ERK: What do you make of the modern-day representation of families in TV, movies and books?

AK: I have a lot of optimism in my work. I feel like I have a lot of optimism and I feel like I have a lot of positivity. Even though in Born Weird there are some hard-won moments and there's definitely some darker points to this book, for sure. But I feel like it's an optimistic treatment. The theme of the book is that we should just be nicer to each other, in a lot of ways. I just feel like that is not anything that's encouraged. I feel like we're in a really cynical time where planning for the best is considered naive and where seeing the good in someone is considered naive—where just saying "Hey, you know what? It may work out" makes you look ridiculous. We're just not in a time that encourages optimism. We're in a time that encourages worst-case scenario and cynicism.

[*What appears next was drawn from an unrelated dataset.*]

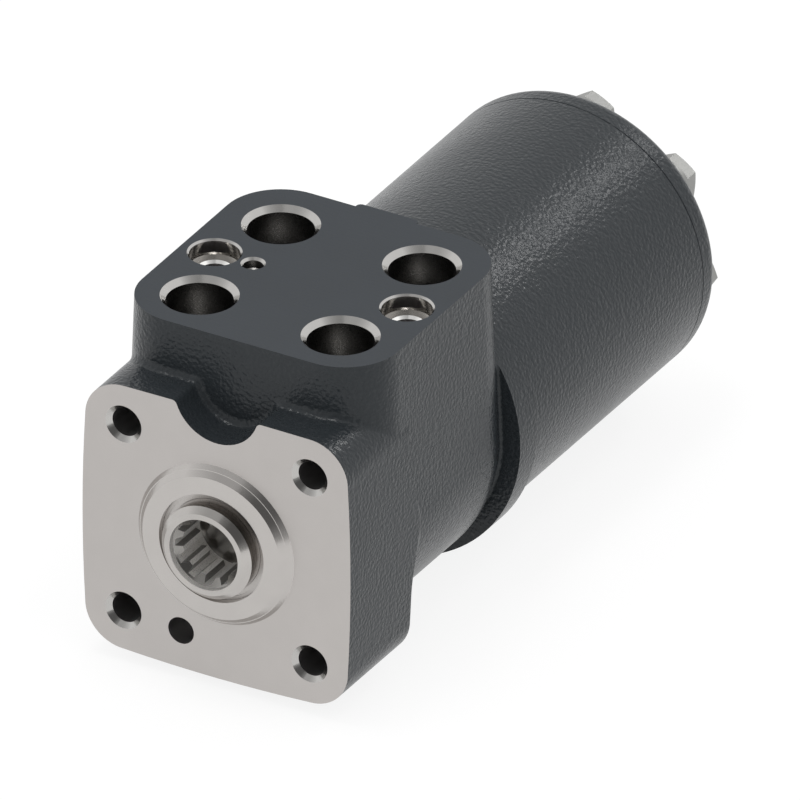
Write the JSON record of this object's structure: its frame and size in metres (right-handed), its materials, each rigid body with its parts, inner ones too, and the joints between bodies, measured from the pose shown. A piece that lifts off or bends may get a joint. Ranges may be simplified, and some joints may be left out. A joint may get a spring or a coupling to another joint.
{
  "type": "orbital steering unit",
  "caption": "Hydrostatic steering valve: square column flange, splined rotary spool, ported valve housing and a bolted gerotor metering section behind it.",
  "frame": {"origin": "on the shaft axis, in the plane of the column flange's machined face", "axes": "+X right seen from the column, +Y back along the shaft, +Z out of the port face"},
  "size_m": [0.0904, 0.2124, 0.1024],
  "materials": {
    "cast_paint": "dark grey satin paint over cast iron",
    "zinc_steel": "bright zinc plate",
    "washer_metal": "bright plain washer",
    "seal_rubber": "matt black nitrile",
    "seal_case": "pressed steel case",
    "glide_plastic": "bronze-filled sliding plastic",
    "bearing_steel": "ground and hardened",
    "cage_brass": "pressed cage",
    "ground_steel": "ground steel",
    "spool_steel": "bright turned steel",
    "spring_steel": "tempered spring steel"
  },
  "bodies": {
    "housing": {"housing": "cast_paint", "distributor_plate": "cast_paint", "gear_rim": "cast_paint", "end_cover": "cast_paint", "cover_screws": "zinc_steel", "pin_screw": "zinc_steel", "screw_washers": "washer_metal", "housing_o_ring": "seal_rubber", "plate_o_ring": "seal_rubber", "cover_o_ring": "seal_rubber", "dust_seal": "seal_case", "shaft_glide_ring": "glide_plastic", "shaft_seal_o_ring": "seal_rubber", "bearing_outer_race": "bearing_steel", "check_ball_stop": "ground_steel"},
    "sleeve": {"control_sleeve": "ground_steel", "cross_pin": "bearing_steel", "retaining_ring": "spring_steel", "bearing_inner_race": "bearing_steel", "centring_springs": "spring_steel"},
    "spool": {"control_spool": "spool_steel"},
    "needle_set": {"bearing_cage": "cage_brass", "bearing_needles": "bearing_steel"},
    "carrier": {"spacer": "ground_steel"},
    "rotor": {"rotor": "ground_steel"},
    "cardan": {"cardan_shaft": "ground_steel"},
    "check_ball": {"check_ball": "bearing_steel"}
  },
  "joints": [
    {"name": "sleeve_turn", "type": "hinge", "parent": "housing", "child": "sleeve", "pos_m": [0, 0.04, 0], "axis": [0, 1, 0], "continuous": true},
    {"name": "spool_deflection", "type": "hinge", "parent": "sleeve", "child": "spool", "pos_m": [0, 0.0265, 0], "axis": [0, 1, 0], "range_deg": [-10, 10], "stiffness_Nm_per_rad": 8, "deforming": ["centring_springs"]},
    {"name": "bearing_cage_turn", "type": "hinge", "parent": "housing", "child": "needle_set", "pos_m": [0, 0.016, 0], "axis": [0, 1, 0], "continuous": true},
    {"name": "orbit_turn", "type": "hinge", "parent": "housing", "child": "carrier", "pos_m": [0, 0.15, 0], "axis": [0, 1, 0], "continuous": true},
    {"name": "rotor_spin", "type": "hinge", "parent": "carrier", "child": "rotor", "pos_m": [0, 0.15, 0.003], "axis": [0, 1, 0], "continuous": true},
    {"name": "cardan_spin", "type": "hinge", "parent": "carrier", "child": "cardan", "pos_m": [0, 0.04, 0], "axis": [0, 0.9996, 0.0273], "continuous": true},
    {"name": "check_ball_lift", "type": "slide", "parent": "housing", "child": "check_ball", "axis": [0, 0, 1], "range_m": [0, 0.0025]}
  ],
  "couplings": [
    {"joint": "bearing_cage_turn", "follows": "sleeve_turn", "ratio": 0.5},
    {"joint": "orbit_turn", "follows": "sleeve_turn", "ratio": -6},
    {"joint": "rotor_spin", "follows": "sleeve_turn", "ratio": 7},
    {"joint": "cardan_spin", "follows": "sleeve_turn", "ratio": 7}
  ]
}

I think that transposes into how fictional families are. I feel like you've got either happy smiles and everyone is doing the right thing, or you've got these monster families where everyone accusing is each other and nobody cares and there's no love. One is just as false as the other. I mean, the sitcom representation is just as bad as the monster-movie representation. They're both false. The truth is in the middle.